Mendel and Darwin did not know each other. Darwin was probably unaware of Mendel's work. But between them, those two men of God overturned all the creationist myths. Darwin saw the big picture but his hypothesis had some fairly large holes. Those gaps were plugged by referencing Mendel.
Mendel did endless experiments, crossing pea-plants of different characteristics and keeping meticulous records. His data showed how traits were inherited whole, and not "mixed" (given one blue-eyed parent and one brown-eyed parent, a child has either blue or brown eyes, not eyes which mix blue-brown). Mendel also discovered recessive genes.
Darwin spent over a decade sitting on the insights gleaned from his five-year trip on HMS Beagle. He was galvanised him into publication only when he learnt about Alfred Russel Wallace coming to similar conclusions while examining fauna in Asia and Australia. Mendel published in German in an obscure farmers' journal. It was in the early 1900s, after both giants had passed on, that researchers started putting their work together.
The word "gene" was coined in the early 1900s. That was when multiple experiments involving fruit flies, x-rays, climate control and so on offered insights into mutation and survival of the fittest. But the mechanics could only be inferred at that time and an imperfect understanding led to the perpetuation of several horrors.
Literally millions were tortured and killed by the high priests of the pseudo-science of eugenics. The concept of breeding for superior characteristics (and culling undesirable ones) was first mooted by Darwin's cousin, Francis Galton. It was pushed enthusiastically by all manner of racists, as well as by well-meaning cranks. It culminated in the genocidal Nazi programmes.
Meanwhile the Stalinist, Trofim Lysenko, embraced the pseudo-scientific twaddle of Lamarckism. Lysenko pretended to grow wheat in Siberia, and claimed his plants developed resistance to cold and passed that resistance onto their descendants. It was literally illegal to challenge Lysenko's nonsense.
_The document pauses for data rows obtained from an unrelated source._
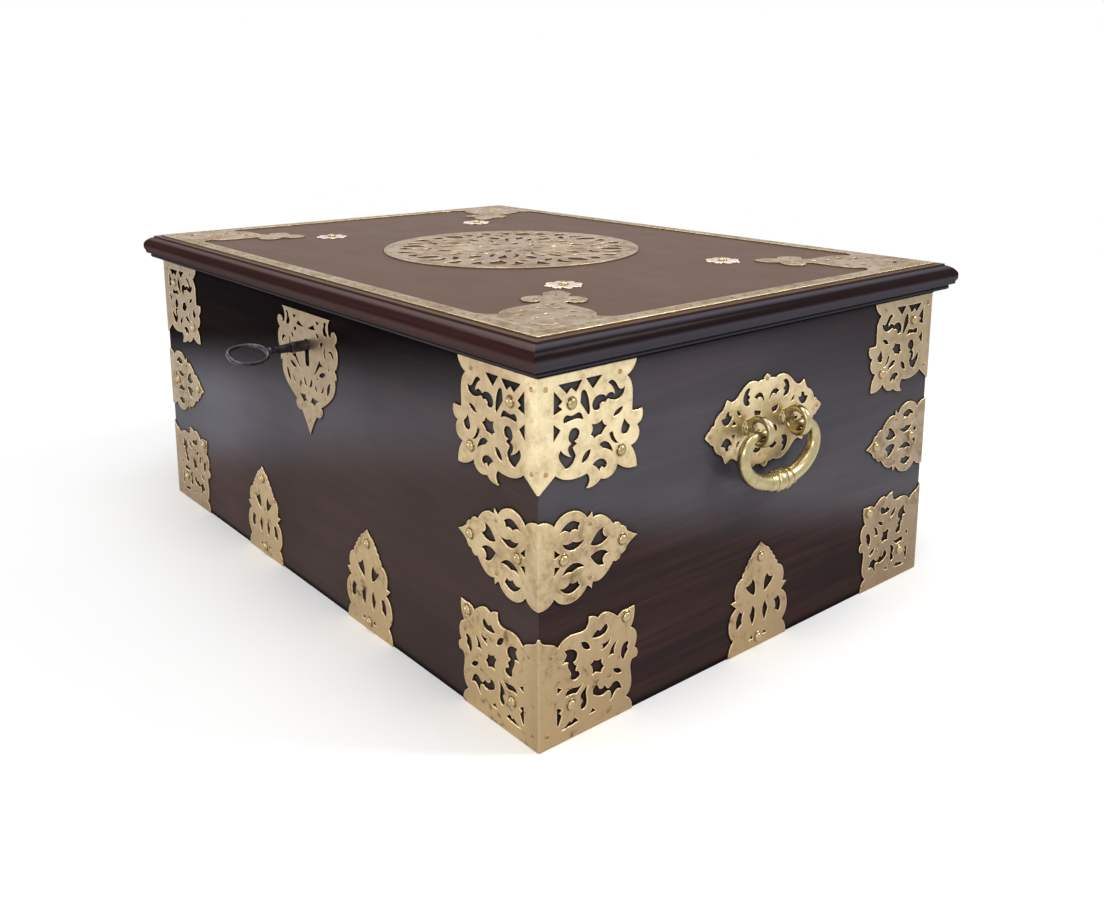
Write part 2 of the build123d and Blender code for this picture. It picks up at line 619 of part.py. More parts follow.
handle_outline = with_mirror(with_mirror(marked(handle_edge), 1), 0)
handle_plate_pins = [(x, y * up) for x, y in handle_pins[:1] for up in (1, -1)]
handle_plate_pins += [(x * way, y) for x, y in handle_pins[1:] for way in (1, -1)]
eye_hole_radius = eye_bolt_radius + eye_bolt_gap
eye_rounds = [(way * eye_spread, -eye_drop, eye_hole_radius) for way in (1, -1)]
for side in ("right", "left"):
    save(f"handle_plate_{side}",
         side_plate(side, 0, handle_height, handle_outline, four_ways(handle_holes), [],
                    handle_plate_pins, eye_rounds))


def keyhole(radius, slot_width, slot_depth, depth):
    """A round hole with a rounded slot below it, cut through `depth` about the key's axis."""
    slot_run = slot_depth - slot_width / 2
    shape = Circle(radius) + Pos(0, -slot_run / 2) * Rectangle(slot_width, slot_run)
    shape += Pos(0, -slot_run) * Circle(slot_width / 2)
    return key_axis * extrude(shape, depth, both=True)


key_axis = place(front, key_offset, key_height)
escutcheon_all_pins = escutcheon_pins + [(-x, y) for x, y in escutcheon_pins if x]
front_keyhole = keyhole(keyhole_radius, keyhole_slot_width, keyhole_slot_depth, 2 * board_thickness)
escutcheon = side_plate("front", key_offset, key_height, with_mirror(marked(escutcheon_edge), 0),
                        left_and_right(escutcheon_holes), [], escutcheon_all_pins)
save("escutcheon_plate", escutcheon - front_keyhole)


# --- Mitred pieces ---------------------------------------------------------------------------

def mitred(side, section, base, inner, outer, low, high):
    """A straight piece along one side, its section (outward, up) cut to 45 degrees both ends."""
    run = half_run[side]
    end = Plane((run + outer, base, 0), x_dir=(0, 0, 1), z_dir=(-1, 0, 0))
    bar = extrude(end * Face(closed_wire(marked(section))), 2 * (run + outer), dir=end.z_dir)
    plan = Polyline((-run - inner, inner), (-run - outer, outer), (run + outer, outer),
                    (run + inner, inner), close=True)
    cutter = Pos(0, base + low, 0) * Rot(90, 0, 0) * extrude(make_face(plan), -(high - low))
    return sides[side].location * (bar & cutter)


# --- Butt hinges -----------------------------------------------------------------------------

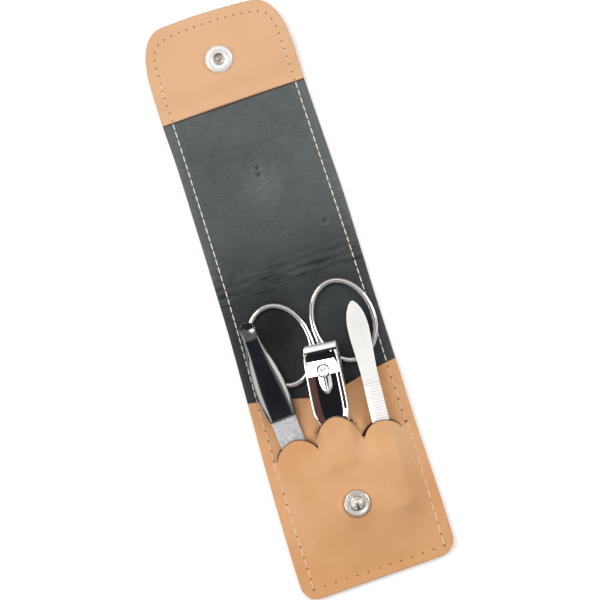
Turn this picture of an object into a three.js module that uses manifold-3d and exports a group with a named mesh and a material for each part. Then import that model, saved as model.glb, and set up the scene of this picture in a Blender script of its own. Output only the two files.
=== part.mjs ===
// Manicure set case, lying open and flat: a leather pouch case that holds a nail file, scissors,
// a nail clipper and tweezers. The pocket is one leather panel with three arched slits: file, clipper
// and tweezers pass through the slits, and the scissors lie behind the panel.
// Millimetres. +X is to the right, +Y runs towards the flap, +Z is up. The origin is on the table,
// under the middle of the open case.

import * as THREE from 'three';
import { mergeVertices } from 'three/addons/utils/BufferGeometryUtils.js';
import Module from 'manifold-3d';

const wasm = await Module();
wasm.setup();

// Leather and clearances
const outerThickness = 1.0;
const liningThickness = 0.6;
const panelThickness = 0.9;
const facingThickness = 0.9;
const clearance = 0.3;
const fitGap = 0.15;
const cutOverrun = 2;
const mergeDistance = 0.00001;

// Outline of the open case
const caseLength = 237.4;
const mouthHalfWidth = 31;
const bottomFlare = 1.15;
const foldTaper = 0.6;
const flapTaper = 1.1;
const foldSway = 0.7;
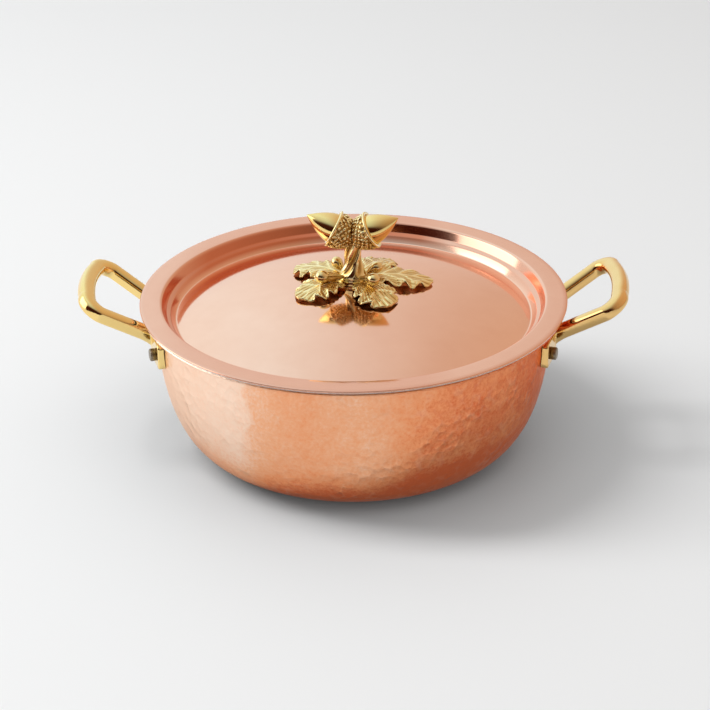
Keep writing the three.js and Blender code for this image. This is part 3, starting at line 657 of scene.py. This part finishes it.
def rounded_slab(near, far, low, high, left, right_side, edge, corner_radius):
    """A slab along X with rounded corners, and rounded edges on its far face."""
    def outline_at(inset):
        ring = []
        r = corner_radius - inset
        for cx, cz, start in (
            (right_side - inset - r, high - inset - r, 0),
            (left + inset + r, high - inset - r, 90),
            (left + inset + r, low + inset + r, 180),
            (right_side - inset - r, low + inset + r, 270),
        ):
            for step in range(CORNER_STEPS + 1):
                angle = math.radians(start + 90 * step / CORNER_STEPS)
                ring.append((cx + r * math.cos(angle), cz + r * math.sin(angle)))
        return ring
    slab = [[(near, y, z) for y, z in outline_at(0)]]
    for step in range(EDGE_STEPS + 1):
        angle = math.pi / 2 * step / EDGE_STEPS
        inset = edge * (1 - math.cos(angle))
        slab.append([(far - edge * (1 - math.sin(angle)), y, z) for y, z in outline_at(inset)])
    return skin(slab)


def turned_about(points, angle, lift=0):
    """Points turned about the upright axis, and lifted."""
    c, s = math.cos(angle), math.sin(angle)
    return [(x * c - y * s, x * s + y * c, z + lift) for x, y, z in points]


handle_points, handle_faces = skin(rings)
for side in (1, -1):
    reach_y = sorted((side * FOOT_OUTWARD, -side * FOOT_INWARD))
    foot_low = HANDLE_ROOT_HEIGHT - FOOT_DROP
    points, faces = rounded_slab(
        HANDLE_ROOT_RADIUS, FOOT_FACE_RADIUS, foot_low, foot_low + FOOT_HEIGHT,
        *reach_y, FOOT_EDGE, FOOT_CORNER,
    )
    first = len(handle_points)
    handle_points += turned_about(points, side * RIVET_AZIMUTH)
    handle_faces += [tuple(first + i for i in face) for face in faces]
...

Lysenko-ism led to repeated famines and hobbled Soviet science for a generation.
In the 1950s, the quartet of James Watson, Francis Crick, Maurice Wilkins and Rosalind Franklin worked out the famous double-helix structure of DNA with each providing some insights. There have been innumerable major advances since, in gene-sequencing and gene-splicing; in the understanding of how bacteria share data, heritability; on-off switches for genes and so on. The human genome was sequenced quite recently and other genomes including those of our simian relatives, and octopi, are being tackled as you read this.
New insights appear all the time and those insights trigger new moral dilemmas. Gender identity and sexual orientation for instance, are now known to be genetically linked. An enhanced ability to tamper with genes also creates new gray areas. Our knowledge will soon allow us to "build" descendants with "desirable" characteristics like high IQ, regular features, acceptable sexual orientations (whatever those are) and less susceptibility to disease.
Will this lead to eugenics 2.0 with "undesirable" characteristics bred out? Well, Newton probably had Asperger's Syndrome and Alan Turing was gay. What if the genes for high IQ are inextricably linked to such "aberrations" This leads us to philosophical questions about redefining "desirable".
In the end, as Mr Mukherjee reminds us, we are all descendants of the same ur-mother, Mitochondrial Eve. We are also members of a young species, with less genetic diversity than chimpanzees and gorillas. The book paints the history of genetics across a big canvas. It's a fantastic introduction. But it will soon be outdated in some areas because the science is moving so fast. Read it anyway and hope that the next edition will be updated to reflect whatever changes.